(Written request) Would you restate all the data that follows, word for word?

* Begin Raw data *

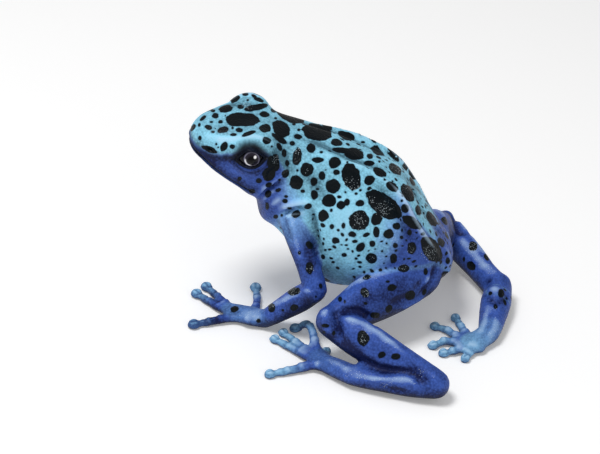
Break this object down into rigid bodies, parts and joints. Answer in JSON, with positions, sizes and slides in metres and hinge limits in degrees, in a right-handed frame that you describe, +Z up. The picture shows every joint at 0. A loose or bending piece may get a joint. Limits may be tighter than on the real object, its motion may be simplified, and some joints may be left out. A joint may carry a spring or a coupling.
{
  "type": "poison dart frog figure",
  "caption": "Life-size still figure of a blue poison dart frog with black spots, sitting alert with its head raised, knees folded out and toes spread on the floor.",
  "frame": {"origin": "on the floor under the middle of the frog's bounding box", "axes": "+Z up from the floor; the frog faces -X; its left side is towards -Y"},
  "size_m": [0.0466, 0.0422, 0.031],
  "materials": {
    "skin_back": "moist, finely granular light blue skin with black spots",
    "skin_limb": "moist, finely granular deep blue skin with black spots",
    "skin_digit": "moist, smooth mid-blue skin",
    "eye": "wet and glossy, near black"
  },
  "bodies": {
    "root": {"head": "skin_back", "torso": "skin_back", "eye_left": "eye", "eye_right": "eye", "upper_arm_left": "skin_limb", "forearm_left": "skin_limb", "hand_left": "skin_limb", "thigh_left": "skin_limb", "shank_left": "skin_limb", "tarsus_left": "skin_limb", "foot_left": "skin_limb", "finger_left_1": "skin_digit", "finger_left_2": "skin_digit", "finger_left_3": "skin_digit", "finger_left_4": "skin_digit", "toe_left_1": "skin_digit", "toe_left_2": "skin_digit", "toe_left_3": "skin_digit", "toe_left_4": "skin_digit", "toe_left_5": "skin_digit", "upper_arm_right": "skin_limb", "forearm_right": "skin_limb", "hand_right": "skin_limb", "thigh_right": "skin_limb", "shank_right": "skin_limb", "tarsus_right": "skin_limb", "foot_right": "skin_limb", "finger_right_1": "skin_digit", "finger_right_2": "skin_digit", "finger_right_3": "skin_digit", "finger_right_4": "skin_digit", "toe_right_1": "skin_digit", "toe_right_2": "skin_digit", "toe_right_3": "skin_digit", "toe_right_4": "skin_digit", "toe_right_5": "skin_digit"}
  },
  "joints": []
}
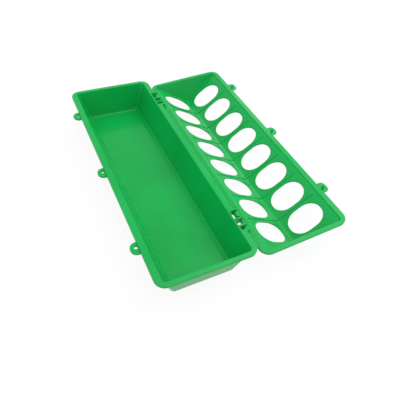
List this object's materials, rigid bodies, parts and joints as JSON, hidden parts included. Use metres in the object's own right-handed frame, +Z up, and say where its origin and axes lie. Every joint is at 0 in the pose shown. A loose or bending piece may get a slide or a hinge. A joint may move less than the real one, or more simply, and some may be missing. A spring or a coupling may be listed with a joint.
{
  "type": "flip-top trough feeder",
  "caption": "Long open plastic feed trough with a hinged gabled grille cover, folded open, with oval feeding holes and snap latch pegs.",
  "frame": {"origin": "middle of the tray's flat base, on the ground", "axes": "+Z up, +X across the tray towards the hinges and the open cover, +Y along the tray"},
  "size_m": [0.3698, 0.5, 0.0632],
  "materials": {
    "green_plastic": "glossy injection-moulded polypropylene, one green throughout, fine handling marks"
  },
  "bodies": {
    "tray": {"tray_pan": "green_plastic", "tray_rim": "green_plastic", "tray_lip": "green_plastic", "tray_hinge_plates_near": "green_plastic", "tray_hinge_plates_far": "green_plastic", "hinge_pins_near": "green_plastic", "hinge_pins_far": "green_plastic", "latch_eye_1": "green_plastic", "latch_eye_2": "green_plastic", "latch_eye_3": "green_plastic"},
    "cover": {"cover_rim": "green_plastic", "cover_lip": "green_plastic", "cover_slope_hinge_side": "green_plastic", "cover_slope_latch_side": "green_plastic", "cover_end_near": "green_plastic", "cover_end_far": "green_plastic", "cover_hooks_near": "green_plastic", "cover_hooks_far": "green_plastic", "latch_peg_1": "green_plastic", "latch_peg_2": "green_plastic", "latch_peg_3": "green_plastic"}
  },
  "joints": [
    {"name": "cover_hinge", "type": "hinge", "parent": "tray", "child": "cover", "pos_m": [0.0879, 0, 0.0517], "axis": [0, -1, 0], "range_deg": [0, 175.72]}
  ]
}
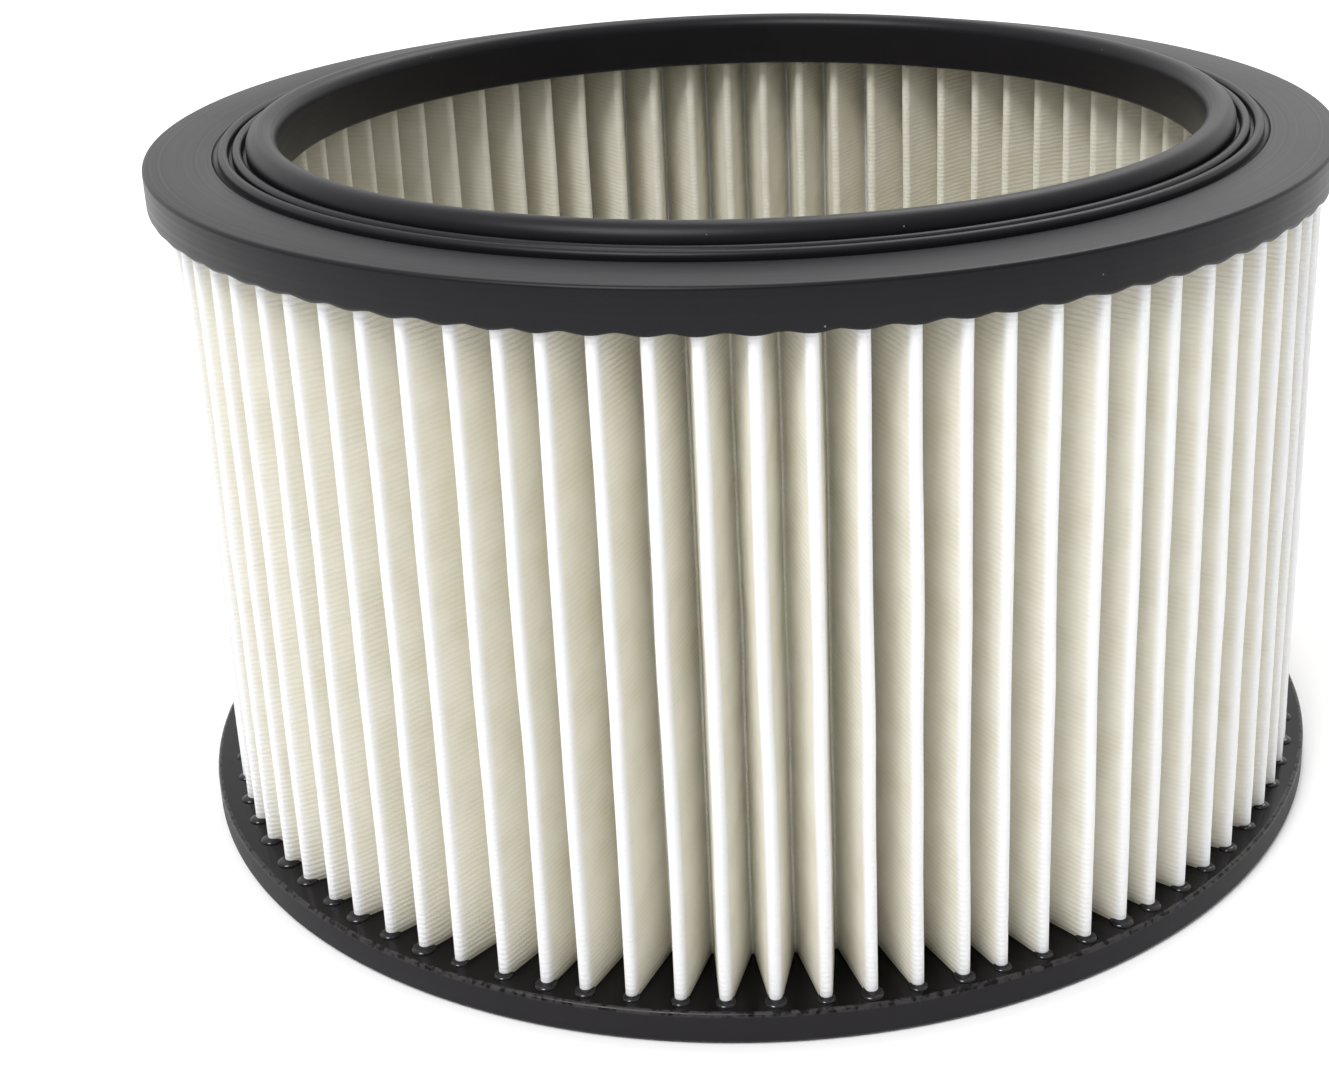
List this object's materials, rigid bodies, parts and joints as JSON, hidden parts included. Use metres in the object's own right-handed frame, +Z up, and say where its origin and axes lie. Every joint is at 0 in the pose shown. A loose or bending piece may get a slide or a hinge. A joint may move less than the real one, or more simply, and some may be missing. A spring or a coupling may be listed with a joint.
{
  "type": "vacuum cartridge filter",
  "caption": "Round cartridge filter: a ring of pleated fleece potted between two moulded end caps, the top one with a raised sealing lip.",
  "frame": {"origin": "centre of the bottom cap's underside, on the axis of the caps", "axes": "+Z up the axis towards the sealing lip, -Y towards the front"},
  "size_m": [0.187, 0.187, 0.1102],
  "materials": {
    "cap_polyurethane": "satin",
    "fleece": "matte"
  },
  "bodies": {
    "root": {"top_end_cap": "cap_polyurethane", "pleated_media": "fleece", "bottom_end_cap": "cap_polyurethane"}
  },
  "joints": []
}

* End Raw data *

(The answer)
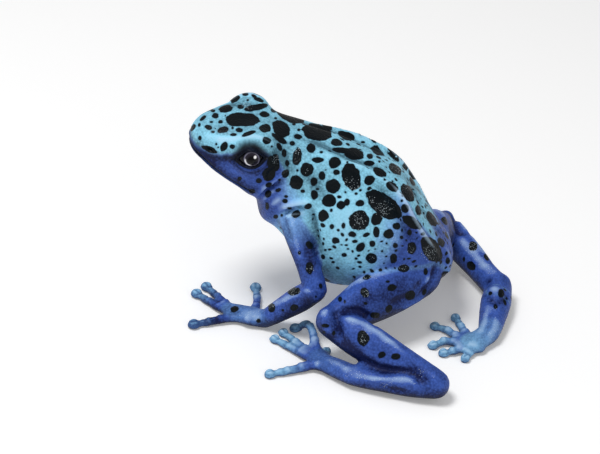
Break this object down into rigid bodies, parts and joints. Answer in JSON, with positions, sizes and slides in metres and hinge limits in degrees, in a right-handed frame that you describe, +Z up. The picture shows every joint at 0. A loose or bending piece may get a joint. Limits may be tighter than on the real object, its motion may be simplified, and some joints may be left out. A joint may carry a spring or a coupling.
{
  "type": "poison dart frog figure",
  "caption": "Life-size still figure of a blue poison dart frog with black spots, sitting alert with its head raised, knees folded out and toes spread on the floor.",
  "frame": {"origin": "on the floor under the middle of the frog's bounding box", "axes": "+Z up from the floor; the frog faces -X; its left side is towards -Y"},
  "size_m": [0.0466, 0.0422, 0.031],
  "materials": {
    "skin_back": "moist, finely granular light blue skin with black spots",
    "skin_limb": "moist, finely granular deep blue skin with black spots",
    "skin_digit": "moist, smooth mid-blue skin",
    "eye": "wet and glossy, near black"
  },
  "bodies": {
    "root": {"head": "skin_back", "torso": "skin_back", "eye_left": "eye", "eye_right": "eye", "upper_arm_left": "skin_limb", "forearm_left": "skin_limb", "hand_left": "skin_limb", "thigh_left": "skin_limb", "shank_left": "skin_limb", "tarsus_left": "skin_limb", "foot_left": "skin_limb", "finger_left_1": "skin_digit", "finger_left_2": "skin_digit", "finger_left_3": "skin_digit", "finger_left_4": "skin_digit", "toe_left_1": "skin_digit", "toe_left_2": "skin_digit", "toe_left_3": "skin_digit", "toe_left_4": "skin_digit", "toe_left_5": "skin_digit", "upper_arm_right": "skin_limb", "forearm_right": "skin_limb", "hand_right": "skin_limb", "thigh_right": "skin_limb", "shank_right": "skin_limb", "tarsus_right": "skin_limb", "foot_right": "skin_limb", "finger_right_1": "skin_digit", "finger_right_2": "skin_digit", "finger_right_3": "skin_digit", "finger_right_4": "skin_digit", "toe_right_1": "skin_digit", "toe_right_2": "skin_digit", "toe_right_3": "skin_digit", "toe_right_4": "skin_digit", "toe_right_5": "skin_digit"}
  },
  "joints": []
}
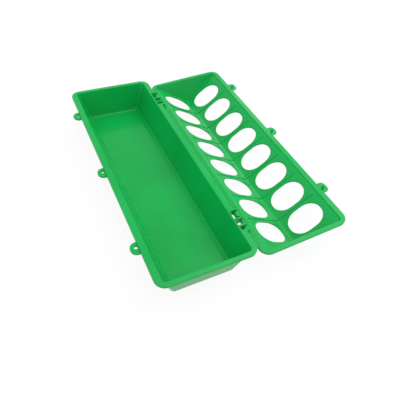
List this object's materials, rigid bodies, parts and joints as JSON, hidden parts included. Use metres in the object's own right-handed frame, +Z up, and say where its origin and axes lie. Every joint is at 0 in the pose shown. A loose or bending piece may get a slide or a hinge. A joint may move less than the real one, or more simply, and some may be missing. A spring or a coupling may be listed with a joint.
{
  "type": "flip-top trough feeder",
  "caption": "Long open plastic feed trough with a hinged gabled grille cover, folded open, with oval feeding holes and snap latch pegs.",
  "frame": {"origin": "middle of the tray's flat base, on the ground", "axes": "+Z up, +X across the tray towards the hinges and the open cover, +Y along the tray"},
  "size_m": [0.3698, 0.5, 0.0632],
  "materials": {
    "green_plastic": "glossy injection-moulded polypropylene, one green throughout, fine handling marks"
  },
  "bodies": {
    "tray": {"tray_pan": "green_plastic", "tray_rim": "green_plastic", "tray_lip": "green_plastic", "tray_hinge_plates_near": "green_plastic", "tray_hinge_plates_far": "green_plastic", "hinge_pins_near": "green_plastic", "hinge_pins_far": "green_plastic", "latch_eye_1": "green_plastic", "latch_eye_2": "green_plastic", "latch_eye_3": "green_plastic"},
    "cover": {"cover_rim": "green_plastic", "cover_lip": "green_plastic", "cover_slope_hinge_side": "green_plastic", "cover_slope_latch_side": "green_plastic", "cover_end_near": "green_plastic", "cover_end_far": "green_plastic", "cover_hooks_near": "green_plastic", "cover_hooks_far": "green_plastic", "latch_peg_1": "green_plastic", "latch_peg_2": "green_plastic", "latch_peg_3": "green_plastic"}
  },
  "joints": [
    {"name": "cover_hinge", "type": "hinge", "parent": "tray", "child": "cover", "pos_m": [0.0879, 0, 0.0517], "axis": [0, -1, 0], "range_deg": [0, 175.72]}
  ]
}
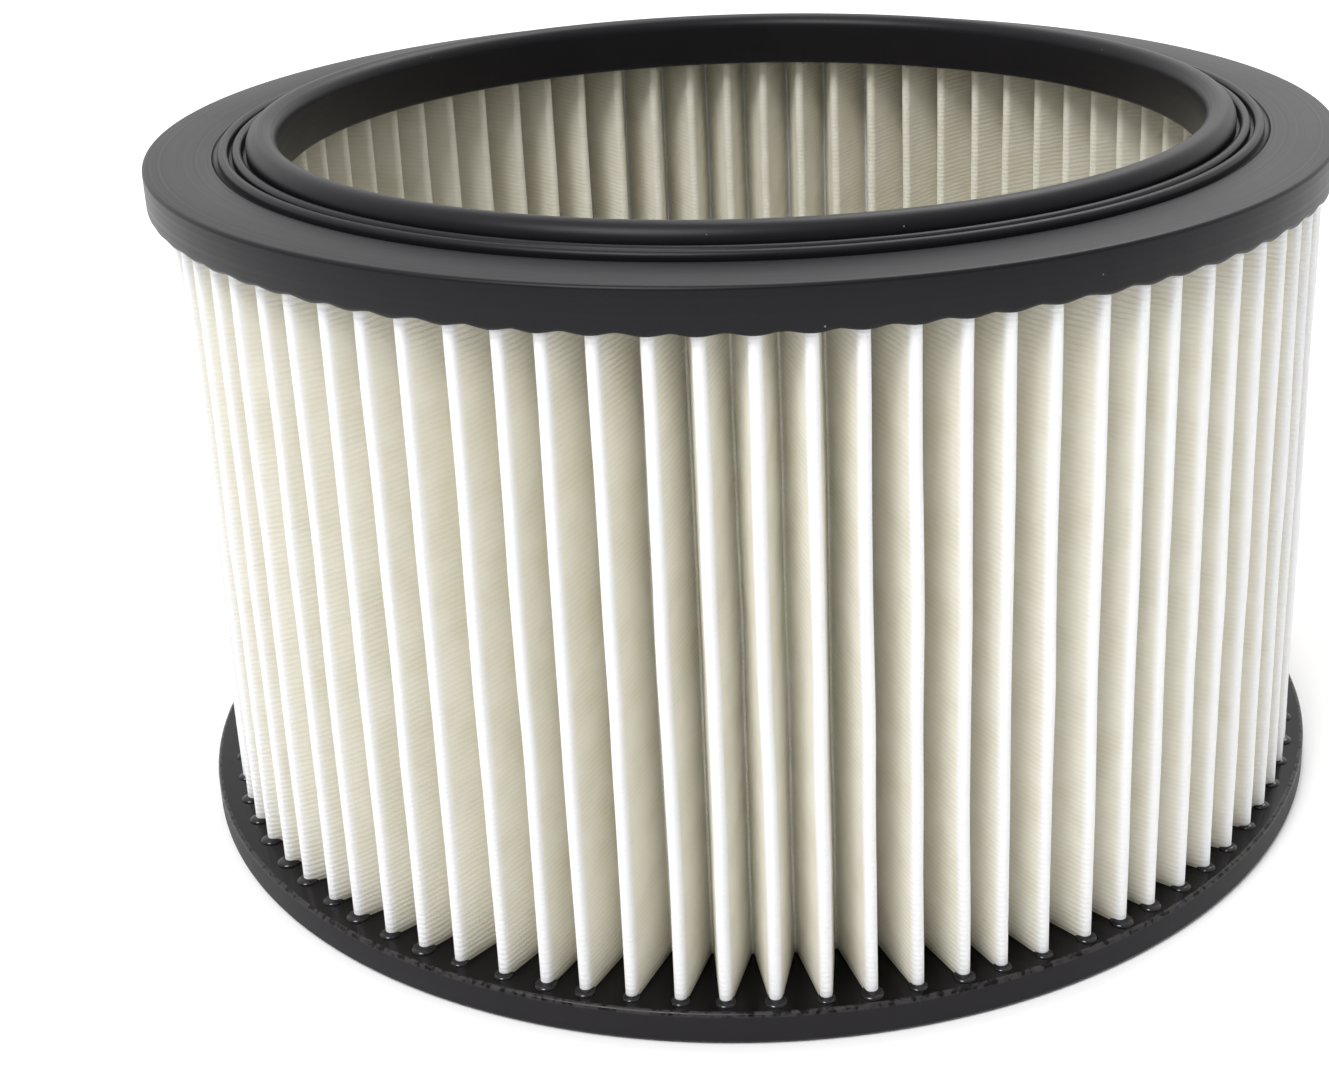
List this object's materials, rigid bodies, parts and joints as JSON, hidden parts included. Use metres in the object's own right-handed frame, +Z up, and say where its origin and axes lie. Every joint is at 0 in the pose shown. A loose or bending piece may get a slide or a hinge. A joint may move less than the real one, or more simply, and some may be missing. A spring or a coupling may be listed with a joint.
{
  "type": "vacuum cartridge filter",
  "caption": "Round cartridge filter: a ring of pleated fleece potted between two moulded end caps, the top one with a raised sealing lip.",
  "frame": {"origin": "centre of the bottom cap's underside, on the axis of the caps", "axes": "+Z up the axis towards the sealing lip, -Y towards the front"},
  "size_m": [0.187, 0.187, 0.1102],
  "materials": {
    "cap_polyurethane": "satin",
    "fleece": "matte"
  },
  "bodies": {
    "root": {"top_end_cap": "cap_polyurethane", "pleated_media": "fleece", "bottom_end_cap": "cap_polyurethane"}
  },
  "joints": []
}